* _TASK BRIEF_: Repeat the listing in full, word for word.

3D code data:
+--

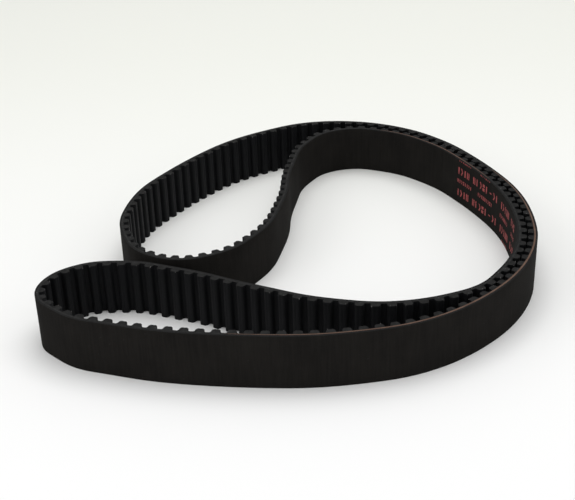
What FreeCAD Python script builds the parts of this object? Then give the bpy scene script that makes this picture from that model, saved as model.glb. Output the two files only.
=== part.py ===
import FreeCAD, Part
import math
import os
from bisect import bisect_right
from dataclasses import dataclass

# Endless synchronous (timing) belt, lying free in loose loops on one of its cut edges.
# Millimetres, +Z up. Z = 0 is the resting edge, and the origin is under the middle of the
# belt's bounding box. The belt is built from its pitch line, the closed plan curve that the
# tensile cords follow, as layers at set depths. Depth is measured from the pitch line and is
# positive towards the teeth, which face the inside of the loop.

# ---- belt size ----
tooth_pitch = 8.0
tooth_count = 200
belt_width = 30.0

# ---- layers, from the smooth back to the toothed face ----
backing_thickness = 1.10      # outer rubber, back surface to cords
cord_size = 0.90              # twisted glass-fibre cord, drawn square in section
pitch_line_to_land = 0.686    # cord middle to the bottom of the gaps, standard for the pitch

# ---- tensile cords ----
cord_spacing = 1.30           # from one turn to the next, across the width
cord_edge_cover = 0.60        # least rubber between the end turns and the cut edges

# ---- tooth ----
tooth_height = 3.05           # land to crest, over the facing
gap_width = 2.90              # flank to flank at the land, between two teeth
flank_angle = math.radians(10.0)
root_fillet = 0.70
crest_radius = 1.10
crest_dip = 0.12              # shallow hollow along each crest
tooth_lead = 3.20             # how far the teeth are moved on along the belt

# ---- how the free belt lies ----
tip_clearance = 0.60          # between crests where two strands lie side by side

# Points on the pitch line, in order: along the near strand, up the outer side, over the far
# bend and round the far loop. The pitch line is scaled so that its length is a whole number
# of teeth.
OUTER_STRAND = [
    (-131.0, -94.0), (-116.0, -116.0), (-84.0, -130.5), (-32.0, -142.0), (25.0, -144.2),
    (67.0, -134.9), (104.6, -108.9), (119.9, -90.8), (130.8, -71.5), (140.9, -6.0),
    (122.2, 61.4), (106.1, 91.2), (85.3, 114.0), (57.7, 129.2), (22.0, 133.1),
    (-21.6, 114.2), (-69.6, 62.4), (-91.5, 20.0), (-93.5, -28.0), (-79.8, -54.0),
    (-59.8, -63.2), (-37.4, -56.9), (-15.2, -31.4), (-2.2, 9.8), (3.6, 56.8),
    (14.2, 96.0), (28.0, 114.0), (46.0, 120.2), (71.4, 112.6),
]
# Places in OUTER_STRAND, in the order that the returning strand passes them tooth to tooth.
PASSED_PLACES = [11, 10, 9, 8, 7, 6]
# The returning strand after it leaves the outer one, round to the near loop.
RETURN_STRAND = [
    (80.0, -112.3), (52.0, -117.6), (17.0, -111.4), (-19.0, -95.2), (-55.0, -76.5),
    (-89.0, -65.0), (-112.0, -67.0), (-127.0, -79.0),
]

# ---- depths worked out from the layers ----
ply_depth = cord_size / 2
land_depth = pitch_line_to_land
facing_thickness = land_depth - ply_depth
crest_depth = land_depth + tooth_height
back_depth = -(ply_depth + backing_thickness)
strand_gap = 2 * crest_depth + tip_clearance
tooth_root_width = tooth_pitch - gap_width

FILLET_SHARE = 0.4            # most of a gap's width, or a tooth's height, that a rounding takes

SCALE_STEPS = 12              # enough to settle the length to far below a micron
STRAIGHT_BELOW = 1e-7         # curvature, per millimetre, under which a stretch is a line
UP = FreeCAD.Vector(0, 0, 1)


@dataclass
class Stretch:
    """One arc of the pitch line: start point, start direction, curvature, length, station."""

    x: float
    y: float
    dx: float
    dy: float
    curvature: float
    length: float
    station: float = 0.0

    def place(self, along, depth):
        """Plan point at a distance along the stretch and a depth towards the teeth."""
        turn = self.curvature * along
        if abs(self.curvature) < STRAIGHT_BELOW:
            ahead, aside = along, 0.0
        else:
            ahead = math.sin(turn) / self.curvature
            aside = (1 - math.cos(turn)) / self.curvature
        ahead -= depth * math.sin(turn)
        aside += depth * math.cos(turn)
        return FreeCAD.Vector(self.x + ahead * self.dx - aside * self.dy,
                              self.y + ahead * self.dy + aside * self.dx, 0)

    def direction(self, along):
        """Unit vector of travel at a distance along the stretch."""
        turn = self.curvature * along
        return FreeCAD.Vector(self.dx * math.cos(turn) - self.dy * math.sin(turn),
                              self.dx * math.sin(turn) + self.dy * math.cos(turn), 0)


def circle_direction(before, here, after):
    """Direction, at the middle one of three points, of the circle through them."""
    come = (here[0] - before[0], here[1] - before[1])
    go = (after[0] - here[0], after[1] - here[1])
    come_square = come[0] ** 2 + come[1] ** 2
    go_square = go[0] ** 2 + go[1] ** 2
    dx = come[0] / come_square + go[0] / go_square
    dy = come[1] / come_square + go[1] / go_square
    size = math.hypot(dx, dy)
    return (dx / size, dy / size)


def route_points(scale):
    """All points of the closed pitch line, with the returning strand held clear of the outer."""
    outer = [(x * scale, y * scale) for x, y in OUTER_STRAND]
    points = list(outer)
    for place in PASSED_PLACES:
        x, y = outer[place]
        dx, dy = circle_direction(outer[place - 1], outer[place], outer[place + 1])
        points.append((x - strand_gap * dy, y + strand_gap * dx))
    points += [(x * scale, y * scale) for x, y in RETURN_STRAND]
    return points


def tangent_arc(start, direction, end):
    """The arc that leaves start in the given direction and reaches end."""
    wx, wy = end[0] - start[0], end[1] - start[1]
    dx, dy = direction
    across = dx * wy - dy * wx
    ahead = dx * wx + dy * wy
    chord_square = wx ** 2 + wy ** 2
    curvature = 2 * across / chord_square
    if abs(curvature) < STRAIGHT_BELOW:
        length = math.sqrt(chord_square)
    else:
        length = 2 * math.atan2(across, ahead) / curvature
    return Stretch(start[0], start[1], dx, dy, curvature, length)


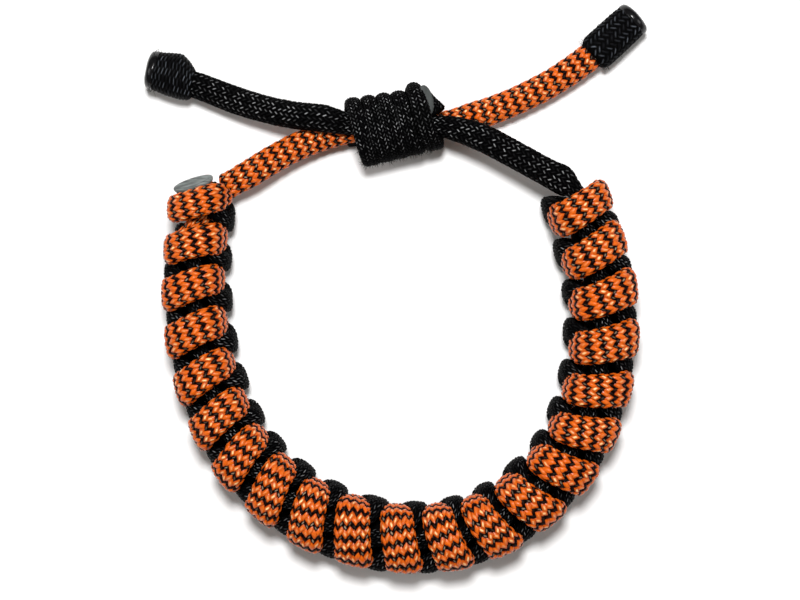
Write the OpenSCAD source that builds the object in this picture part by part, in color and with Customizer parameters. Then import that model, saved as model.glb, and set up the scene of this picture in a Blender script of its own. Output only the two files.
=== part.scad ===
// Rope bracelet of two nylon cords: a C-shaped braid of wraps lies flat, the two loose cords
// that leave its ends cross in a wrapped sliding knot, and each free tail ends in a sleeve.
// Millimetres. Z = 0 is the surface that it lies on, +Y points from the braid to the knot.

/* [Cord] */
// Diameter of the cord where it runs free
cord_d = 4.2; // [3.8:0.1:4.3]
// Diameter of each cord inside the sliding knot
squeezed_d = 2.8; // [2.5:0.1:2.8]

/* [Braid] */
// Height of the middle of the braid above the surface
braid_z = 6.55; // [6.55:0.05:7]
// Roll of the braid, its upper side leaning outwards, in degrees
braid_roll = 8; // [0:1:8]

/* [Sliding knot] */
// Outer width of the knot, across its axis in the plane of the bracelet
knot_width = 11.2; // [11:0.1:11.6]
// Outer height of the knot
knot_height = 10.4; // [10.4:0.1:11]
// Distance from one wrap of the knot to the next
wrap_pitch = 2.5; // [2.45:0.05:2.6]
// Angle of the knot's axis to X, in degrees
knot_turn = 11; // [9:1:12]

/* [End sleeves] */
// Diameter of the black tail's sleeve
black_sleeve_d = 7.4; // [7.2:0.1:7.8]
// Diameter of that sleeve at its tip
black_tip_d = 6.2; // [6:0.1:6.6]
// Length of the sleeve on the black tail
black_sleeve_len = 7.2; // [7:0.1:8]
// Diameter of the orange tail's sleeve
orange_sleeve_d = 6.3; // [6:0.1:6.6]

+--

* _ANSWER TO THIS EXERCISE_:
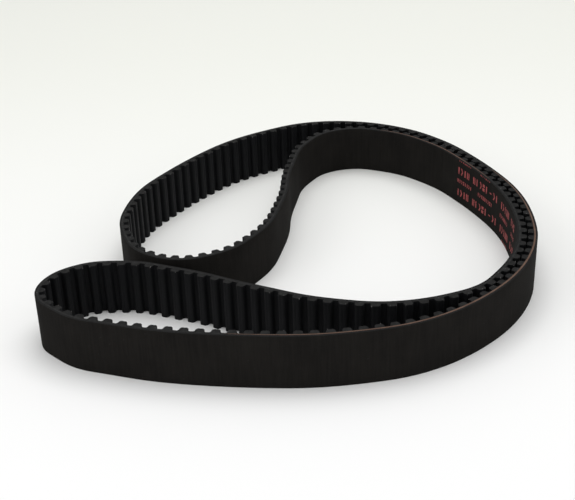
What FreeCAD Python script builds the parts of this object? Then give the bpy scene script that makes this picture from that model, saved as model.glb. Output the two files only.
=== part.py ===
import FreeCAD, Part
import math
import os
from bisect import bisect_right
from dataclasses import dataclass

# Endless synchronous (timing) belt, lying free in loose loops on one of its cut edges.
# Millimetres, +Z up. Z = 0 is the resting edge, and the origin is under the middle of the
# belt's bounding box. The belt is built from its pitch line, the closed plan curve that the
# tensile cords follow, as layers at set depths. Depth is measured from the pitch line and is
# positive towards the teeth, which face the inside of the loop.

# ---- belt size ----
tooth_pitch = 8.0
tooth_count = 200
belt_width = 30.0

# ---- layers, from the smooth back to the toothed face ----
backing_thickness = 1.10      # outer rubber, back surface to cords
cord_size = 0.90              # twisted glass-fibre cord, drawn square in section
pitch_line_to_land = 0.686    # cord middle to the bottom of the gaps, standard for the pitch

# ---- tensile cords ----
cord_spacing = 1.30           # from one turn to the next, across the width
cord_edge_cover = 0.60        # least rubber between the end turns and the cut edges

# ---- tooth ----
tooth_height = 3.05           # land to crest, over the facing
gap_width = 2.90              # flank to flank at the land, between two teeth
flank_angle = math.radians(10.0)
root_fillet = 0.70
crest_radius = 1.10
crest_dip = 0.12              # shallow hollow along each crest
tooth_lead = 3.20             # how far the teeth are moved on along the belt

# ---- how the free belt lies ----
tip_clearance = 0.60          # between crests where two strands lie side by side

# Points on the pitch line, in order: along the near strand, up the outer side, over the far
# bend and round the far loop. The pitch line is scaled so that its length is a whole number
# of teeth.
OUTER_STRAND = [
    (-131.0, -94.0), (-116.0, -116.0), (-84.0, -130.5), (-32.0, -142.0), (25.0, -144.2),
    (67.0, -134.9), (104.6, -108.9), (119.9, -90.8), (130.8, -71.5), (140.9, -6.0),
    (122.2, 61.4), (106.1, 91.2), (85.3, 114.0), (57.7, 129.2), (22.0, 133.1),
    (-21.6, 114.2), (-69.6, 62.4), (-91.5, 20.0), (-93.5, -28.0), (-79.8, -54.0),
    (-59.8, -63.2), (-37.4, -56.9), (-15.2, -31.4), (-2.2, 9.8), (3.6, 56.8),
    (14.2, 96.0), (28.0, 114.0), (46.0, 120.2), (71.4, 112.6),
]
# Places in OUTER_STRAND, in the order that the returning strand passes them tooth to tooth.
PASSED_PLACES = [11, 10, 9, 8, 7, 6]
# The returning strand after it leaves the outer one, round to the near loop.
RETURN_STRAND = [
    (80.0, -112.3), (52.0, -117.6), (17.0, -111.4), (-19.0, -95.2), (-55.0, -76.5),
    (-89.0, -65.0), (-112.0, -67.0), (-127.0, -79.0),
]

# ---- depths worked out from the layers ----
ply_depth = cord_size / 2
land_depth = pitch_line_to_land
facing_thickness = land_depth - ply_depth
crest_depth = land_depth + tooth_height
back_depth = -(ply_depth + backing_thickness)
strand_gap = 2 * crest_depth + tip_clearance
tooth_root_width = tooth_pitch - gap_width

FILLET_SHARE = 0.4            # most of a gap's width, or a tooth's height, that a rounding takes

SCALE_STEPS = 12              # enough to settle the length to far below a micron
STRAIGHT_BELOW = 1e-7         # curvature, per millimetre, under which a stretch is a line
UP = FreeCAD.Vector(0, 0, 1)


@dataclass
class Stretch:
    """One arc of the pitch line: start point, start direction, curvature, length, station."""

    x: float
    y: float
    dx: float
    dy: float
    curvature: float
    length: float
    station: float = 0.0

    def place(self, along, depth):
        """Plan point at a distance along the stretch and a depth towards the teeth."""
        turn = self.curvature * along
        if abs(self.curvature) < STRAIGHT_BELOW:
            ahead, aside = along, 0.0
        else:
            ahead = math.sin(turn) / self.curvature
            aside = (1 - math.cos(turn)) / self.curvature
        ahead -= depth * math.sin(turn)
        aside += depth * math.cos(turn)
        return FreeCAD.Vector(self.x + ahead * self.dx - aside * self.dy,
                              self.y + ahead * self.dy + aside * self.dx, 0)

    def direction(self, along):
        """Unit vector of travel at a distance along the stretch."""
        turn = self.curvature * along
        return FreeCAD.Vector(self.dx * math.cos(turn) - self.dy * math.sin(turn),
                              self.dx * math.sin(turn) + self.dy * math.cos(turn), 0)


def circle_direction(before, here, after):
    """Direction, at the middle one of three points, of the circle through them."""
    come = (here[0] - before[0], here[1] - before[1])
    go = (after[0] - here[0], after[1] - here[1])
    come_square = come[0] ** 2 + come[1] ** 2
    go_square = go[0] ** 2 + go[1] ** 2
    dx = come[0] / come_square + go[0] / go_square
    dy = come[1] / come_square + go[1] / go_square
    size = math.hypot(dx, dy)
    return (dx / size, dy / size)


def route_points(scale):
    """All points of the closed pitch line, with the returning strand held clear of the outer."""
    outer = [(x * scale, y * scale) for x, y in OUTER_STRAND]
    points = list(outer)
    for place in PASSED_PLACES:
        x, y = outer[place]
        dx, dy = circle_direction(outer[place - 1], outer[place], outer[place + 1])
        points.append((x - strand_gap * dy, y + strand_gap * dx))
    points += [(x * scale, y * scale) for x, y in RETURN_STRAND]
    return points


def tangent_arc(start, direction, end):
    """The arc that leaves start in the given direction and reaches end."""
    wx, wy = end[0] - start[0], end[1] - start[1]
    dx, dy = direction
    across = dx * wy - dy * wx
    ahead = dx * wx + dy * wy
    chord_square = wx ** 2 + wy ** 2
    curvature = 2 * across / chord_square
    if abs(curvature) < STRAIGHT_BELOW:
        length = math.sqrt(chord_square)
    else:
        length = 2 * math.atan2(across, ahead) / curvature
    return Stretch(start[0], start[1], dx, dy, curvature, length)


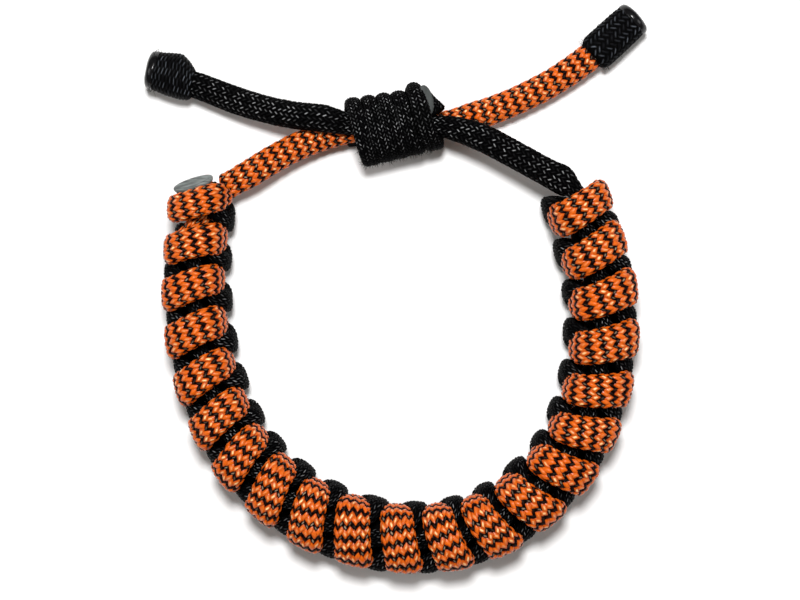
Write the OpenSCAD source that builds the object in this picture part by part, in color and with Customizer parameters. Then import that model, saved as model.glb, and set up the scene of this picture in a Blender script of its own. Output only the two files.
=== part.scad ===
// Rope bracelet of two nylon cords: a C-shaped braid of wraps lies flat, the two loose cords
// that leave its ends cross in a wrapped sliding knot, and each free tail ends in a sleeve.
// Millimetres. Z = 0 is the surface that it lies on, +Y points from the braid to the knot.

/* [Cord] */
// Diameter of the cord where it runs free
cord_d = 4.2; // [3.8:0.1:4.3]
// Diameter of each cord inside the sliding knot
squeezed_d = 2.8; // [2.5:0.1:2.8]

/* [Braid] */
// Height of the middle of the braid above the surface
braid_z = 6.55; // [6.55:0.05:7]
// Roll of the braid, its upper side leaning outwards, in degrees
braid_roll = 8; // [0:1:8]

/* [Sliding knot] */
// Outer width of the knot, across its axis in the plane of the bracelet
knot_width = 11.2; // [11:0.1:11.6]
// Outer height of the knot
knot_height = 10.4; // [10.4:0.1:11]
// Distance from one wrap of the knot to the next
wrap_pitch = 2.5; // [2.45:0.05:2.6]
// Angle of the knot's axis to X, in degrees
knot_turn = 11; // [9:1:12]

/* [End sleeves] */
// Diameter of the black tail's sleeve
black_sleeve_d = 7.4; // [7.2:0.1:7.8]
// Diameter of that sleeve at its tip
black_tip_d = 6.2; // [6:0.1:6.6]
// Length of the sleeve on the black tail
black_sleeve_len = 7.2; // [7:0.1:8]
// Diameter of the orange tail's sleeve
orange_sleeve_d = 6.3; // [6:0.1:6.6]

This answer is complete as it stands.